> [AIM] Copy all of the material below exactly.

○ ○ ○ ○ ○ ○ ○

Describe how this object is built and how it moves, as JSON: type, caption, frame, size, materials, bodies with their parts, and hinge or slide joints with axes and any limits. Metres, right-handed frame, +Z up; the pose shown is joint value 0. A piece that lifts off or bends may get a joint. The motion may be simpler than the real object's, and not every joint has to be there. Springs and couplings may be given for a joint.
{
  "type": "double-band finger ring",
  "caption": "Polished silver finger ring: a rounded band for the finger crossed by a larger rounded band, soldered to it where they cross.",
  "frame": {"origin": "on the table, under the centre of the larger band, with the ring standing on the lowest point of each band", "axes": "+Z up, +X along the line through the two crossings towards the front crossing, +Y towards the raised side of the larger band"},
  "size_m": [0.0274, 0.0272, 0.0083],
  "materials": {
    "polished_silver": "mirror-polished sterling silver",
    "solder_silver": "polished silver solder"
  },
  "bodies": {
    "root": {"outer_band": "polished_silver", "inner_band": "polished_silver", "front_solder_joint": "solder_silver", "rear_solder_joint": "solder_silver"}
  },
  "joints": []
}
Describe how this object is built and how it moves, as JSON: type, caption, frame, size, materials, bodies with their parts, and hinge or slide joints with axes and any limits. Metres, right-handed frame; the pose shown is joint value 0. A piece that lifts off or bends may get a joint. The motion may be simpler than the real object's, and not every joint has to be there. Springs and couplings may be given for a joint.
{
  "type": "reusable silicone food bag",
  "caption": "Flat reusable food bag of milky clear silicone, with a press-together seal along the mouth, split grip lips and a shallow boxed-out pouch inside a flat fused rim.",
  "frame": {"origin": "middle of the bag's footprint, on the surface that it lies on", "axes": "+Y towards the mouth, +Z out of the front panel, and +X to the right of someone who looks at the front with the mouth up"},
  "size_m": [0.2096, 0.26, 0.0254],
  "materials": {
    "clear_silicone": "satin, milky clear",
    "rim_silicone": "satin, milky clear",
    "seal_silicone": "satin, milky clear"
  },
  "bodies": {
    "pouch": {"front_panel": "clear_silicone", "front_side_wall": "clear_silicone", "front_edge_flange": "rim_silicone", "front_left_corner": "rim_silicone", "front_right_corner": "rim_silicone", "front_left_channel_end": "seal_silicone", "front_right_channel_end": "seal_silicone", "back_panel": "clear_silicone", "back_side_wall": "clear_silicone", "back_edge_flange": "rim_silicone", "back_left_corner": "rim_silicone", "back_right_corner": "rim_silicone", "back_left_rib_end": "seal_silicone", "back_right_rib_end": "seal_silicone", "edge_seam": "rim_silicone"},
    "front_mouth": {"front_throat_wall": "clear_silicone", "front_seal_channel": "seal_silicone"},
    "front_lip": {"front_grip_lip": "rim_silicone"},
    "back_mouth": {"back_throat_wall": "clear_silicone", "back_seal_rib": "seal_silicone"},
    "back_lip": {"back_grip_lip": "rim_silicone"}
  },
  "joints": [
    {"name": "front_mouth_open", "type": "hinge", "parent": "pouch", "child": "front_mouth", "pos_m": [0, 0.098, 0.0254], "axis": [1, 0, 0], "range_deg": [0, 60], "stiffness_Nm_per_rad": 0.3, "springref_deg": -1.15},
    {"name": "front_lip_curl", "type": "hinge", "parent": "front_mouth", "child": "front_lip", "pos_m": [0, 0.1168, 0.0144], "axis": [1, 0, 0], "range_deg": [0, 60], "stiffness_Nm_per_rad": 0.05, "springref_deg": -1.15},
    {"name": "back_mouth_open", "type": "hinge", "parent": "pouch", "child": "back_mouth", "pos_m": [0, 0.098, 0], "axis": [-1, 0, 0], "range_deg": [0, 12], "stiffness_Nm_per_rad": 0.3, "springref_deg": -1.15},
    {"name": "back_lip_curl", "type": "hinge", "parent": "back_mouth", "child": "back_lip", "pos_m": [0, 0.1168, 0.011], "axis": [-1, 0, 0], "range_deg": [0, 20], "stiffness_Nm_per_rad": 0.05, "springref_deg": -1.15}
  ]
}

○ ○ ○ ○ ○ ○ ○

> [EXERCISE ANSWER]
Describe how this object is built and how it moves, as JSON: type, caption, frame, size, materials, bodies with their parts, and hinge or slide joints with axes and any limits. Metres, right-handed frame, +Z up; the pose shown is joint value 0. A piece that lifts off or bends may get a joint. The motion may be simpler than the real object's, and not every joint has to be there. Springs and couplings may be given for a joint.
{
  "type": "double-band finger ring",
  "caption": "Polished silver finger ring: a rounded band for the finger crossed by a larger rounded band, soldered to it where they cross.",
  "frame": {"origin": "on the table, under the centre of the larger band, with the ring standing on the lowest point of each band", "axes": "+Z up, +X along the line through the two crossings towards the front crossing, +Y towards the raised side of the larger band"},
  "size_m": [0.0274, 0.0272, 0.0083],
  "materials": {
    "polished_silver": "mirror-polished sterling silver",
    "solder_silver": "polished silver solder"
  },
  "bodies": {
    "root": {"outer_band": "polished_silver", "inner_band": "polished_silver", "front_solder_joint": "solder_silver", "rear_solder_joint": "solder_silver"}
  },
  "joints": []
}
Describe how this object is built and how it moves, as JSON: type, caption, frame, size, materials, bodies with their parts, and hinge or slide joints with axes and any limits. Metres, right-handed frame; the pose shown is joint value 0. A piece that lifts off or bends may get a joint. The motion may be simpler than the real object's, and not every joint has to be there. Springs and couplings may be given for a joint.
{
  "type": "reusable silicone food bag",
  "caption": "Flat reusable food bag of milky clear silicone, with a press-together seal along the mouth, split grip lips and a shallow boxed-out pouch inside a flat fused rim.",
  "frame": {"origin": "middle of the bag's footprint, on the surface that it lies on", "axes": "+Y towards the mouth, +Z out of the front panel, and +X to the right of someone who looks at the front with the mouth up"},
  "size_m": [0.2096, 0.26, 0.0254],
  "materials": {
    "clear_silicone": "satin, milky clear",
    "rim_silicone": "satin, milky clear",
    "seal_silicone": "satin, milky clear"
  },
  "bodies": {
    "pouch": {"front_panel": "clear_silicone", "front_side_wall": "clear_silicone", "front_edge_flange": "rim_silicone", "front_left_corner": "rim_silicone", "front_right_corner": "rim_silicone", "front_left_channel_end": "seal_silicone", "front_right_channel_end": "seal_silicone", "back_panel": "clear_silicone", "back_side_wall": "clear_silicone", "back_edge_flange": "rim_silicone", "back_left_corner": "rim_silicone", "back_right_corner": "rim_silicone", "back_left_rib_end": "seal_silicone", "back_right_rib_end": "seal_silicone", "edge_seam": "rim_silicone"},
    "front_mouth": {"front_throat_wall": "clear_silicone", "front_seal_channel": "seal_silicone"},
    "front_lip": {"front_grip_lip": "rim_silicone"},
    "back_mouth": {"back_throat_wall": "clear_silicone", "back_seal_rib": "seal_silicone"},
    "back_lip": {"back_grip_lip": "rim_silicone"}
  },
  "joints": [
    {"name": "front_mouth_open", "type": "hinge", "parent": "pouch", "child": "front_mouth", "pos_m": [0, 0.098, 0.0254], "axis": [1, 0, 0], "range_deg": [0, 60], "stiffness_Nm_per_rad": 0.3, "springref_deg": -1.15},
    {"name": "front_lip_curl", "type": "hinge", "parent": "front_mouth", "child": "front_lip", "pos_m": [0, 0.1168, 0.0144], "axis": [1, 0, 0], "range_deg": [0, 60], "stiffness_Nm_per_rad": 0.05, "springref_deg": -1.15},
    {"name": "back_mouth_open", "type": "hinge", "parent": "pouch", "child": "back_mouth", "pos_m": [0, 0.098, 0], "axis": [-1, 0, 0], "range_deg": [0, 12], "stiffness_Nm_per_rad": 0.3, "springref_deg": -1.15},
    {"name": "back_lip_curl", "type": "hinge", "parent": "back_mouth", "child": "back_lip", "pos_m": [0, 0.1168, 0.011], "axis": [-1, 0, 0], "range_deg": [0, 20], "stiffness_Nm_per_rad": 0.05, "springref_deg": -1.15}
  ]
}